The INSA policy brief proposes a framework based on four mutually reinforcing pillars:

  • Adequacy: Ensuring a balanced portfolio of traditional and emerging energy sources supported by modern infrastructure, energy storage, and digital technologies to reduce long-term vulnerabilities and strengthen energy resilience.
  • Access: Ensuring reliable and equitable energy services for all citizens. Building on the achievements in electrification and clean cooking, strengthening last-mile distribution, improving service quality, and expanding decentralized energy solutions where appropriate.
  • Affordability: Ensuring that the energy transition remains economically viable for households, businesses, and industries; for this, the role of innovative financing mechanisms, efficient markets, and consumer-centric safeguards is crucial.
  • Appropriate Sustainability: Adopting solutions tailored to India's developmental priorities, resource endowment, and socio-economic context rather than a 'one-size-fits-all' approach—including support for local communities, workforce development, and sector-specific transition pathways.

Additionally, the policy brief identifies circular economy practices and Carbon Capture, Utilization, and Storage (CCUS) as key cross-cutting enablers, which can complement renewable energy deployment to help reduce emissions from industrial sectors.

Phased Roadmap

Since energy transition takes decades to complete, this framework adopts a phased approach:

  • Near-term: Strengthening infrastructure, accelerating renewable energy deployment, supporting emerging technologies like Green Hydrogen, and developing institutional mechanisms for long-term coordination.
  • Long-term: Deep integration of low-carbon technologies, expanded use of bio-resources, and the development of a more interconnected, resilient energy ecosystem.

Reasons for Discussion

  • India's energy security remains sensitive to global price volatility due to high import dependence (88% for crude oil, 51% for natural gas). Recently, due to tensions in the Gulf region, the price of crude oil rose from approximately $66 per barrel in February 2026 to approximately $113 per barrel by April 2026—a nearly 75% increase in six weeks—which clearly highlights this vulnerability.

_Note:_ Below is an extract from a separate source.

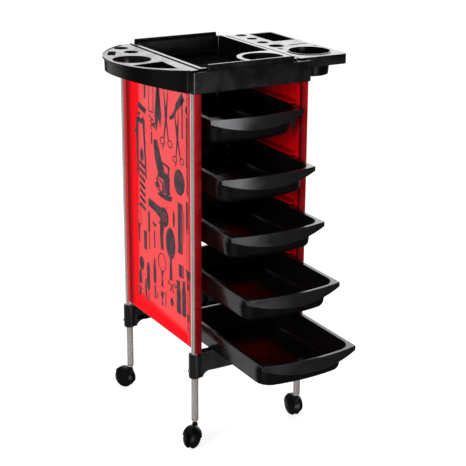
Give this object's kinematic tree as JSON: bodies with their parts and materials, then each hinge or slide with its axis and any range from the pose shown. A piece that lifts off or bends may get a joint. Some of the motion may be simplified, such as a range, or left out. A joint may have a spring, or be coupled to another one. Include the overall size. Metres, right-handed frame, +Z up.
{
  "type": "rolling salon trolley",
  "caption": "Tall rolling trolley on swivel casters with a top tool tray, two lift-off side wings, dished side panels and shallow sliding drawers.",
  "frame": {"origin": "on the floor, under the middle of the whole trolley with its drawers pulled out in steps as stored", "axes": "+Z up, -Y towards the front that the drawers open to, +X to the right seen from the front"},
  "size_m": [0.498, 0.6451, 0.863],
  "materials": {
    "black_plastic": "moulded black plastic, semi-gloss",
    "drawer_plastic": "moulded black plastic, semi-gloss",
    "red_plastic": "moulded red plastic, glossy",
    "red_film": "red film printed with dark tool shapes",
    "post_metal": "satin metal tube",
    "stem_steel": "plated steel",
    "screw_steel": "plated steel",
    "plug_plastic": "black plastic",
    "caster_plastic": "moulded black nylon",
    "wheel_plastic": "black nylon wheel"
  },
  "bodies": {
    "frame": {"top_frame": "black_plastic", "front_cross_rail": "black_plastic", "rear_cross_rail": "black_plastic", "rail_screws": "screw_steel", "top_screws": "screw_steel", "post_plugs": "plug_plastic", "left_side_panel": "red_plastic", "right_side_panel": "red_plastic", "left_printed_film": "red_film", "right_printed_film": "red_film", "front_left_post": "post_metal", "front_right_post": "post_metal", "rear_left_post": "post_metal", "rear_right_post": "post_metal", "front_left_caster_stem": "stem_steel", "front_right_caster_stem": "stem_steel", "rear_left_caster_stem": "stem_steel", "rear_right_caster_stem": "stem_steel"},
    "left_wing": {"left_wing_tray": "black_plastic"},
    "right_wing": {"right_wing_tray": "black_plastic"},
    "drawer_1": {"drawer_1": "drawer_plastic"},
    "drawer_2": {"drawer_2": "drawer_plastic"},
    "drawer_3": {"drawer_3": "drawer_plastic"},
    "drawer_4": {"drawer_4": "drawer_plastic"},
    "drawer_5": {"drawer_5": "drawer_plastic"},
    "front_left_caster": {"front_left_caster_housing": "caster_plastic", "front_left_caster_axle": "stem_steel"},
    "front_left_wheel_a": {"front_left_caster_wheel_a": "wheel_plastic"},
    "front_left_wheel_b": {"front_left_caster_wheel_b": "wheel_plastic"},
    "front_right_caster": {"front_right_caster_housing": "caster_plastic", "front_right_caster_axle": "stem_steel"},
    "front_right_wheel_a": {"front_right_caster_wheel_a": "wheel_plastic"},
    "front_right_wheel_b": {"front_right_caster_wheel_b": "wheel_plastic"},
    "rear_left_caster": {"rear_left_caster_housing": "caster_plastic", "rear_left_caster_axle": "stem_steel"},
    "rear_left_wheel_a": {"rear_left_caster_wheel_a": "wheel_plastic"},
    "rear_left_wheel_b": {"rear_left_caster_wheel_b": "wheel_plastic"},
    "rear_right_caster": {"rear_right_caster_housing": "caster_plastic", "rear_right_caster_axle": "stem_steel"},
    "rear_right_wheel_a": {"rear_right_caster_wheel_a": "wheel_plastic"},
    "rear_right_wheel_b": {"rear_right_caster_wheel_b": "wheel_plastic"}
  },
  "joints": [
    {"name": "drawer_1_slide", "type": "slide", "parent": "frame", "child": "drawer_1", "axis": [0, -1, 0], "range_m": [-0.012, 0.248]},
    {"name": "drawer_2_slide", "type": "slide", "parent": "frame", "child": "drawer_2", "axis": [0, -1, 0], "range_m": [-0.061, 0.199]},
    {"name": "drawer_3_slide", "type": "slide", "parent": "frame", "child": "drawer_3", "axis": [0, -1, 0], "range_m": [-0.102, 0.158]},
    {"name": "drawer_4_slide", "type": "slide", "parent": "frame", "child": "drawer_4", "axis": [0, -1, 0], "range_m": [-0.166, 0.094]},
    {"name": "drawer_5_slide", "type": "slide", "parent": "frame", "child": "drawer_5", "axis": [0, -1, 0], "range_m": [-0.232, 0.028]},
    {"name": "left_wing_lift", "type": "slide", "parent": "frame", "child": "left_wing", "axis": [0, 0, 1], "range_m": [0, 0.08]},
    {"name": "right_wing_lift", "type": "slide", "parent": "frame", "child": "right_wing", "axis": [0, 0, 1], "range_m": [0, 0.08]},
    {"name": "front_left_caster_swivel", "type": "hinge", "parent": "frame", "child": "front_left_caster", "pos_m": [-0.135, -0.055, 0.055], "axis": [0, 0, 1], "continuous": true},
    {"name": "front_left_wheel_a_spin", "type": "hinge", "parent": "front_left_caster", "child": "front_left_wheel_a", "pos_m": [-0.14871, -0.06667, 0.025], "axis": [-0.6481, 0.7615, 0], "continuous": true},
    {"name": "front_left_wheel_b_spin", "type": "hinge", "parent": "front_left_caster", "child": "front_left_wheel_b", "pos_m": [-0.14871, -0.06667, 0.025], "axis": [-0.6481, 0.7615, 0], "continuous": true},
    {"name": "front_right_caster_swivel", "type": "hinge", "parent": "frame", "child": "front_right_caster", "pos_m": [0.135, -0.055, 0.055], "axis": [0, 0, 1], "continuous": true},
    {"name": "front_right_wheel_a_spin", "type": "hinge", "parent": "front_right_caster", "child": "front_right_wheel_a", "pos_m": [0.13806, -0.03726, 0.025], "axis": [0.9854, -0.1702, 0], "continuous": true},
    {"name": "front_right_wheel_b_spin", "type": "hinge", "parent": "front_right_caster", "child": "front_right_wheel_b", "pos_m": [0.13806, -0.03726, 0.025], "axis": [0.9854, -0.1702, 0], "continuous": true},
    {"name": "rear_left_caster_swivel", "type": "hinge", "parent": "frame", "child": "rear_left_caster", "pos_m": [-0.135, 0.279, 0.055], "axis": [0, 0, 1], "continuous": true},
    {"name": "rear_left_wheel_a_spin", "type": "hinge", "parent": "rear_left_caster", "child": "rear_left_wheel_a", "pos_m": [-0.14331, 0.29497, 0.025], "axis": [0.887, 0.4617, 0], "continuous": true},
    {"name": "rear_left_wheel_b_spin", "type": "hinge", "parent": "rear_left_caster", "child": "rear_left_wheel_b", "pos_m": [-0.14331, 0.29497, 0.025], "axis": [0.887, 0.4617, 0], "continuous": true},
    {"name": "rear_right_caster_swivel", "type": "hinge", "parent": "frame", "child": "rear_right_caster", "pos_m": [0.135, 0.279, 0.055], "axis": [0, 0, 1], "continuous": true},
    {"name": "rear_right_wheel_a_spin", "type": "hinge", "parent": "rear_right_caster", "child": "rear_right_wheel_a", "pos_m": [0.11941, 0.288, 0.025], "axis": [0.5, 0.866, 0], "continuous": true},
    {"name": "rear_right_wheel_b_spin", "type": "hinge", "parent": "rear_right_caster", "child": "rear_right_wheel_b", "pos_m": [0.11941, 0.288, 0.025], "axis": [0.5, 0.866, 0], "continuous": true}
  ]
}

  • So far, India’s energy policy has been formulated in a fragmented manner across different ministries and sectors (Coal, Power, Petroleum, Renewable Energy); the INSA proposal advocates transforming this into a holistic, inter-ministerial governance framework.
  • With the dual targets of 2047 (Energy Independence) and 2070 (Net-Zero) approaching, the urgency for policy coordination has increased.

Critical/Balancing Perspective

  • Some analysts believe that while this framework clarifies the direction, it does not specify which institution will ultimately decide on the trade-offs arising between diversification and integration; i.e., institutional accountability is still unclear.

  • There is a significant fiscal challenge facing the 'Affordability' pillar: Electricity consumption subsidies provided by states in FY 2025 reached approximately ₹2,40,992 crore (about 58% of total energy subsidies), while LPG subsidies were approximately ₹71,718 crore. This heavy subsidy burden limits the fiscal capacity of states and can shrink the financial space for clean energy investment.
  • Critics also argue that the government’s tax revenue from fossil fuels is still quite high, so the faster the transition, the more necessary it will be to diversify revenue sources; otherwise, fiscal dependence itself may slow down the pace of the energy transition.

Analysis

The framework proposed by INSA is an attempt to move India's energy policy away from a fragmented sectoral approach toward a holistic, system-level approach. Its greatest strength is that it views coal, renewable energy, biomass, natural gas, waste-to-energy, and emerging clean technologies as complementary resources rather than competing options. However, the success of the framework will largely depend on whether the central and state governments truly integrate their institutional structures, or if it remains merely a policy document. Simultaneously, until fiscal commitments like electricity and LPG subsidies are restructured, real progress on the 'Affordability' pillar may remain limited.

The Way Forward

  • Institutional Coordination Mechanism: Establishment of a powerful apex body for quick coordination of decisions between all energy-related ministries (Coal, Power, Petroleum and Natural Gas, New and Renewable Energy).

  • Restructuring Subsidies: Moving away from broad consumption-based subsidies to adopt evidence-based, targeted subsidy models to ensure protection for the low-income group while also saving fiscal space.
  • Revenue Diversification: Reducing excessive dependence on fossil fuel tax revenue and developing alternative revenue sources so that the pace of transition is not hampered by fiscal pressure.
  • Investment in Green Hydrogen and Storage Technologies: Prioritizing these emerging technologies in the near term to lay the foundation for long-term integration.


Conclusion

India’s energy transition is no longer just a matter of capacity expansion; it is a question of building a resilient, affordable, and sustainable energy system that can support the growth of future generations. The integrated national energy framework proposed by INSA presents a practical roadmap for giving diverse energy pathways a shared national direction through the four pillars of Adequacy, Access, Affordability, and Appropriate Sustainability. However, its real success will depend on the political will for institutional implementation, fiscal discipline, and center-state coordination. If this framework translates from a mere document into a solid governance structure, it can provide a coherent path for India toward its 2047 energy independence and 2070 net-zero goals.